At first, Johnson thought he could live with the restrictions.

“They weren’t asking me, and I had no intention of telling them. It wasn’t their business, anyway,” he said.

But then Johnson’s battalion underwent a change in leadership. New commanders came in, bringing with them “a very different attitude, a very homophobic attitude. They didn’t like gays, and they didn’t hesitate to let people know it,” Johnson said.

At first, it started with anti-gay jokes, he said. “I am pretty thick-skinned. I didn’t let those things bother me,” he added.

As the situation got worse, the anti-gay comments became “an everyday thing,” Johnson said. Commanders who would never make a jokes or belittling comments based on race or religion or ethnicity had no qualms targeting gays and lesbians.

“Things I had never heard before in my first two years in the service, suddenly I was hearing every day,” Johnson said. “They set a ‘command climate’ that said it was okay to belittle gay people, to make fun of them and even beat up on them. I had straight soldiers coming to me and telling me they were not comfortable with the things the commanders were saying.”

Some of the junior officers and enlisted men began to follow the commanders’ lead. Those who didn’t including Johnson, quickly became targets for the commanders’ anger. And Johnson started to worry that the situation might affect his until-then exemplary record. Eventually he even began to fear for his personal safety.

Johnson had already come out to his family, and he started to consider the idea of coming out to his commanders. He knew it would probably mean the end to his military career, but at the same time felt that would be better than seeing his record blemished or possibly becoming a victim of anti-gay violence.

So Johnson contacted Servicemembers Legal Defense Network.
Representatives of the organization talked to him about what “don’t ask, don’t tell” actually meant, what to expect from his superiors and how to prepare for the coming ordeal.

“I got all my paperwork ready, and then I sat on it for a few weeks,” Johnson said. “Finally, I went to my commander. The first thing he said to me was, ‘What if I tell your mother you’re saying you’re gay?’ I looked him right in the eye and said, ‘Feel free. My mother already knows.’”

It was the first in a series of what Johnson called childish tactics that his commanders used to try to humiliate him before finally granting him an honorable discharge.

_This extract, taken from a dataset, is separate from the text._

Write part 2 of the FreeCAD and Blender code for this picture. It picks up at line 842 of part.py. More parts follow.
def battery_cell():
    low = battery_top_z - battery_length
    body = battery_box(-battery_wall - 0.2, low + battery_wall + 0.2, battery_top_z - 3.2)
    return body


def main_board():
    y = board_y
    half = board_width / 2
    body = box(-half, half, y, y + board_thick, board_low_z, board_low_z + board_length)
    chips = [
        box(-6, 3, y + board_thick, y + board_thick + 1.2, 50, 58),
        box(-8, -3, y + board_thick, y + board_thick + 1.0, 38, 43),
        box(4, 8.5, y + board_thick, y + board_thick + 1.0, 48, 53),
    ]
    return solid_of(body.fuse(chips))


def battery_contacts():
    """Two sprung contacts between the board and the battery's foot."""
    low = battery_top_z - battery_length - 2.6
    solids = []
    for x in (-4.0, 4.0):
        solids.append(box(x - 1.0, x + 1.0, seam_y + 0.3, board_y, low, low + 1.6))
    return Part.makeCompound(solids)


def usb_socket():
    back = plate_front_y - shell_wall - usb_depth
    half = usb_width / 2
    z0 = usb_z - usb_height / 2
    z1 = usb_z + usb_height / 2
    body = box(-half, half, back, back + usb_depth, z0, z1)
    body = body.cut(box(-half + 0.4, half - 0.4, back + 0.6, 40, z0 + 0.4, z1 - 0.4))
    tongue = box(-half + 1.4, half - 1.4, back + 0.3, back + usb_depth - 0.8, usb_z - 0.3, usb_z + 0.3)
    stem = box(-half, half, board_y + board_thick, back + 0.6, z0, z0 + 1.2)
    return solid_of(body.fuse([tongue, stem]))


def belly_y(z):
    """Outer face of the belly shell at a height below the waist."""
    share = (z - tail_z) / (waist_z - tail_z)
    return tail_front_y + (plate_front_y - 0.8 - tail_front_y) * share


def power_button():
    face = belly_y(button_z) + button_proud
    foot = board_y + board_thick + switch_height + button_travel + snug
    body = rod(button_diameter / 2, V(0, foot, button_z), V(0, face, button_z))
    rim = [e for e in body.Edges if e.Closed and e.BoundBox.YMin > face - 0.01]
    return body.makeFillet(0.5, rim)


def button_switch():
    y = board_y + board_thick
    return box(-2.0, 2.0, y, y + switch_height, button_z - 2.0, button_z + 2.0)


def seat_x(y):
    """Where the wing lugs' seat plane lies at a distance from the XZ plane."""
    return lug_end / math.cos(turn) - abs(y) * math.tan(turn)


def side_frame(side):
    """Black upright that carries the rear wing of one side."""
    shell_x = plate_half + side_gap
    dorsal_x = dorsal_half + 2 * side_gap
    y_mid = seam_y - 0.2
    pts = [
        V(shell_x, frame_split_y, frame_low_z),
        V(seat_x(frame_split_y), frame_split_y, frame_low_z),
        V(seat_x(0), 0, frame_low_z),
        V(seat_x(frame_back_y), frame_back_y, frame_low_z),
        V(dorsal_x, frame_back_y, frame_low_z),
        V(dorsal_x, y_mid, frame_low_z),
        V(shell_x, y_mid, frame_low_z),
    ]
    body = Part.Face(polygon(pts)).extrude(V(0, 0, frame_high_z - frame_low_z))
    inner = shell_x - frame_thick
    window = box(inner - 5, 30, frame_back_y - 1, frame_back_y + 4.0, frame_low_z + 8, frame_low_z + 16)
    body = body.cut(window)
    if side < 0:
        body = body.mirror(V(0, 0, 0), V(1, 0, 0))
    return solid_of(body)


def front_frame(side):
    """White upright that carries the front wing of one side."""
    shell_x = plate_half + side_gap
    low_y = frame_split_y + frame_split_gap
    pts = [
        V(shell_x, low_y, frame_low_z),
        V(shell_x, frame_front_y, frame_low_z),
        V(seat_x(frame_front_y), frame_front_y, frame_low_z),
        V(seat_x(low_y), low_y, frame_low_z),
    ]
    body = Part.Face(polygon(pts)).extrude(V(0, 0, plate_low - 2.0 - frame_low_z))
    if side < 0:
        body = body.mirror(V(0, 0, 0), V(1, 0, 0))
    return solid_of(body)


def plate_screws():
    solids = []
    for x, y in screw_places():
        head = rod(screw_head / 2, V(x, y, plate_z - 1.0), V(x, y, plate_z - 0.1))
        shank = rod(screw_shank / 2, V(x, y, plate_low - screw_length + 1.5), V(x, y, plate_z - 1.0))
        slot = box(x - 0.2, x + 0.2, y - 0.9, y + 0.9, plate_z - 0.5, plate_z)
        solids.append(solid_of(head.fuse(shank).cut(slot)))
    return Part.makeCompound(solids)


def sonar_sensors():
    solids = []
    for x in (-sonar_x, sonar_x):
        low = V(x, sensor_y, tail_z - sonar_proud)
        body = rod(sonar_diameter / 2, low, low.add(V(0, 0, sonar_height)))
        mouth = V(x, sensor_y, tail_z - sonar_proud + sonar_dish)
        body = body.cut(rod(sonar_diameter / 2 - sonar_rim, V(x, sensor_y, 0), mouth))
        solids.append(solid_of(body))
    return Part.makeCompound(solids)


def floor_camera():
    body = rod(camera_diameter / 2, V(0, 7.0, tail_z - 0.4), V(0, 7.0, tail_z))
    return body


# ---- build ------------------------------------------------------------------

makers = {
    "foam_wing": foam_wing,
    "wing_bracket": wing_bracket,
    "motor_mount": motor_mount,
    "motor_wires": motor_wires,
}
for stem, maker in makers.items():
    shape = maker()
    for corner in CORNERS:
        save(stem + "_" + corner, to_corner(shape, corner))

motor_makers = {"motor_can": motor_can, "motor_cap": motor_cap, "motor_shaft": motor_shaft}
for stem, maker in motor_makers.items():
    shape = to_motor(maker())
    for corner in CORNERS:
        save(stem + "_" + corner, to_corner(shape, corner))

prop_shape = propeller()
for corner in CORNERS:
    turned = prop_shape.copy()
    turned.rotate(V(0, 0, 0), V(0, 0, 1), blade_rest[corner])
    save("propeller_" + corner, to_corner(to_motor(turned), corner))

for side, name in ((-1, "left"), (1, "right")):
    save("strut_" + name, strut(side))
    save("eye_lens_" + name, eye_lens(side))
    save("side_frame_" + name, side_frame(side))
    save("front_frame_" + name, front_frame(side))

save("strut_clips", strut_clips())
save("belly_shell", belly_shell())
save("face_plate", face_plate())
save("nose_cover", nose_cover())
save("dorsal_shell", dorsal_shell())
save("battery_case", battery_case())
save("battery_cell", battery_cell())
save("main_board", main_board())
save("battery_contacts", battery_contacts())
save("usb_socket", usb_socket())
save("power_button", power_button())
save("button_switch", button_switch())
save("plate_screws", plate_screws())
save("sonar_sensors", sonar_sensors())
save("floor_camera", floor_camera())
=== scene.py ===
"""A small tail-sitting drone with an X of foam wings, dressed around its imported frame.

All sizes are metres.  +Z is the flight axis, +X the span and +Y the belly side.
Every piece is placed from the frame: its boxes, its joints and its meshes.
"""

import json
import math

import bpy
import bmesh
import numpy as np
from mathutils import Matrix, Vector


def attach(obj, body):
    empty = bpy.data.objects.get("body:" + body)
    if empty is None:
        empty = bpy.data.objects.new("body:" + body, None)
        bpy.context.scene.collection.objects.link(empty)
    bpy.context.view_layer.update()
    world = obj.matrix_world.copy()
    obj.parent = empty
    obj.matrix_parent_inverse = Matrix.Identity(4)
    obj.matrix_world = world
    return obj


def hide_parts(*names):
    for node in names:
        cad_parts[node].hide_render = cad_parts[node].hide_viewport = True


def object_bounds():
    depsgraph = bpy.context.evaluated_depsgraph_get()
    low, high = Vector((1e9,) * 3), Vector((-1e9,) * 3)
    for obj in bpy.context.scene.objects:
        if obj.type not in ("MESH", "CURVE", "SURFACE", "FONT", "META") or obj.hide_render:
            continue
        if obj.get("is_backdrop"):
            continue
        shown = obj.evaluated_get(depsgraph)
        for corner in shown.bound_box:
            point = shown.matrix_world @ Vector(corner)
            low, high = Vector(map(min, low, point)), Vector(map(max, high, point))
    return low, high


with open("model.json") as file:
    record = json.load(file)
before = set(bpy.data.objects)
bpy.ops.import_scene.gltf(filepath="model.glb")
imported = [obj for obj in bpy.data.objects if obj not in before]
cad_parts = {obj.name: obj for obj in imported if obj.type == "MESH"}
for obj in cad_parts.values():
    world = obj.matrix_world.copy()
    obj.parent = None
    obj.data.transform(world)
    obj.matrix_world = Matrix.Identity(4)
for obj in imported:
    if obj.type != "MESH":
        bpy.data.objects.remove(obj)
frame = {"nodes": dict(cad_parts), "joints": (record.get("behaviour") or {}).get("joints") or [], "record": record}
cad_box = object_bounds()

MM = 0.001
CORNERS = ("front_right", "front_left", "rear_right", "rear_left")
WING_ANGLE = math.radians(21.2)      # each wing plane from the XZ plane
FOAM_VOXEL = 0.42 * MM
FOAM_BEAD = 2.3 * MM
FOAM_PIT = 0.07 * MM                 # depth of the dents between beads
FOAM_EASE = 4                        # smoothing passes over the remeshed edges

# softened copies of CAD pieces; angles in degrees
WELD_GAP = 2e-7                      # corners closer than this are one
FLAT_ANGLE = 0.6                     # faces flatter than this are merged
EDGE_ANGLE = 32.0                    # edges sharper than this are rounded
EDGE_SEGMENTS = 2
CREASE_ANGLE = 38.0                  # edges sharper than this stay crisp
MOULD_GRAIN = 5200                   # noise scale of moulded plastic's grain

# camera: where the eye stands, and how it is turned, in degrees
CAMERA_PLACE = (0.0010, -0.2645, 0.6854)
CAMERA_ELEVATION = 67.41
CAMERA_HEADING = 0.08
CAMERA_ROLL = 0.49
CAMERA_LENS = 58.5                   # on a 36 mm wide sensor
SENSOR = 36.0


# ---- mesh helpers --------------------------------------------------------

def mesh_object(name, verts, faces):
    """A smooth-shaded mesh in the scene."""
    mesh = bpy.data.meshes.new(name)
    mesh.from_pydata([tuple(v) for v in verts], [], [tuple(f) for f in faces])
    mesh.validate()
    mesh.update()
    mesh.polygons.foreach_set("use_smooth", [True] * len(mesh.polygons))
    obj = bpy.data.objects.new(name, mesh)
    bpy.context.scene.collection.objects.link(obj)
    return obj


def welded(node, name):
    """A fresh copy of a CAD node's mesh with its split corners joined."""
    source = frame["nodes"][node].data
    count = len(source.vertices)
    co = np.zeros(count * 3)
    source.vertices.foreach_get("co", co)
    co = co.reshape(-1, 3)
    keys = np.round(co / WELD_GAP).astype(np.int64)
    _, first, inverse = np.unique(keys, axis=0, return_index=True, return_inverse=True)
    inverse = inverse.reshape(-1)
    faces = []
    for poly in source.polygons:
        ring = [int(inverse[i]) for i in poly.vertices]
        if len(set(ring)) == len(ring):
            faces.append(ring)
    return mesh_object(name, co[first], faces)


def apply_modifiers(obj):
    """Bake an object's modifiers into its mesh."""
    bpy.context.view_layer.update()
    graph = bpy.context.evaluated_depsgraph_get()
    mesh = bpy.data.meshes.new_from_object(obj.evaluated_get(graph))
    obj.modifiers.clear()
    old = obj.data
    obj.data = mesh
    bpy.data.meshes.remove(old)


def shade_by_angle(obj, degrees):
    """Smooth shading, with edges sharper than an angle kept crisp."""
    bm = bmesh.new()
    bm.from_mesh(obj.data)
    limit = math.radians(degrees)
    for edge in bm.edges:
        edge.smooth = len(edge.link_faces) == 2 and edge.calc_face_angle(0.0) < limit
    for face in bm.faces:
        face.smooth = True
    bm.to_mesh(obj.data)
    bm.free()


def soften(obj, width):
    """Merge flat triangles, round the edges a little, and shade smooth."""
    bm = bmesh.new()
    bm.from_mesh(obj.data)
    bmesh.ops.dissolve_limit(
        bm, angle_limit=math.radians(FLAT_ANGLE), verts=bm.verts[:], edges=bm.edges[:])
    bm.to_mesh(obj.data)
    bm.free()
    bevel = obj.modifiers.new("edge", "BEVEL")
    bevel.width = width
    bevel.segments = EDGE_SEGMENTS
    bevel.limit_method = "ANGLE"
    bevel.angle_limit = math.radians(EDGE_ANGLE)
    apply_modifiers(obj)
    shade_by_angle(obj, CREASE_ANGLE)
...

Johnson said most of his peers and subordinates supported him throughout the discharge proceedings, and many still do now, even since he left the military.

“I wasn’t supposed to talk about what was going on during the discharge proceedings, but everyone was hearing about it anyway. When I finally told my soldiers what was going on, 100 percent of them said they didn’t care.

“They said, ‘We support you, and this is the Army’s loss,’” Johnson said. “The really neat thing about it is that it wasn’t just my soldiers who felt that way. I’d say about 90 percent of the people I served with in that unit — and even some people from other units — stood by me.”

Johnson described one of his fellow sergeants, a Texan about the same age as he, who was always very scrupulous about treating everyone equally, regardless of their race or religion. The only exception he made was in dealing with gay people, Johnson said. But after learning Johnson was gay, the Texan’s opinions began to change.

“He had served with me. We had performed lots of additional duties and special tasks together. I had actually helped him out in the process of becoming an NCO,” Johnson said. “He said because of knowing me, he had to reconsider his opinion on gays.”

Johnson continued, “I see that happen a lot. Once a person realizes they know someone who is gay, they start reconsidering a lot of things they had taken for granted before. But ‘don’t ask, don’t tell’ is a major roadblock to that because it keeps people from seeing us as individuals instead of as some monolithic group that they perceive as a threat.”

In fact, Johnson said, the “don’t ask, don’t tell” policy actually harms the unit cohesion it is supposed to protect.

“You develop a certain camaraderie with your fellow soldiers in the military. There is a special relationship there, and ‘don’t ask, don’t tell’ violates that relationship,” he said.

“My soldiers told me that it isn’t the fact that someone is gay that bothers them. What bothers them is that a person can’t be honest with them about being gay. The military forces you to be dishonest.”

The policy forces soldiers to violate the oath they take to serve with integrity, and it forces them to violate the spirit of the training they go through.
“One of the points I often make is that the ‘don’t ask, don’t tell’ policy hems you in. It puts you in a box, and you are stuck there with no way to fight back,” Johnson said. “When you are trained to be a warrior — to defend and protect and serve — and you can’t even stand up for yourself, it creates a feeling of helplessness. For a warrior, that’s one of the worst feelings you can have.”

For now, Johnson is working in customer service for an information technology company and completing his master’s degree in political science at the University of Texas in Arlington. But he hopes that the battle to end anti-gay discrimination in the military will be won soon enough for him to re-enlist.

“We were a good fit, the military and me,” Johnson said. “My friends tell me I just reek of the military. When I first got out, I was relieved. I was glad I didn’t have to put up with it anymore. I was so relieved to just be away from that uniform. Then, on the second day, when you really realize your not just on leave, but that you are not in the Army any more, you just know that isn’t right.”

Gays and lesbians, as a whole, are like any other group, Johnson said. Despite the stereotypes, plenty of gays and lesbians feel it is their duty to serve their country in the military, he said, and it is wrong of the government to deny them that opportunity.

“Even though coming out to my commanders was a conscious decision on my part, it isn’t right what I went through. And a lot of people had it a lot worse,” Johnson said.

“There’s just no excuse for the kind of behavior I had to put up with in a professional military in a democratic country. That standard of behavior is not acceptable. We need to let our leaders know that, and our leaders need to change the standard.”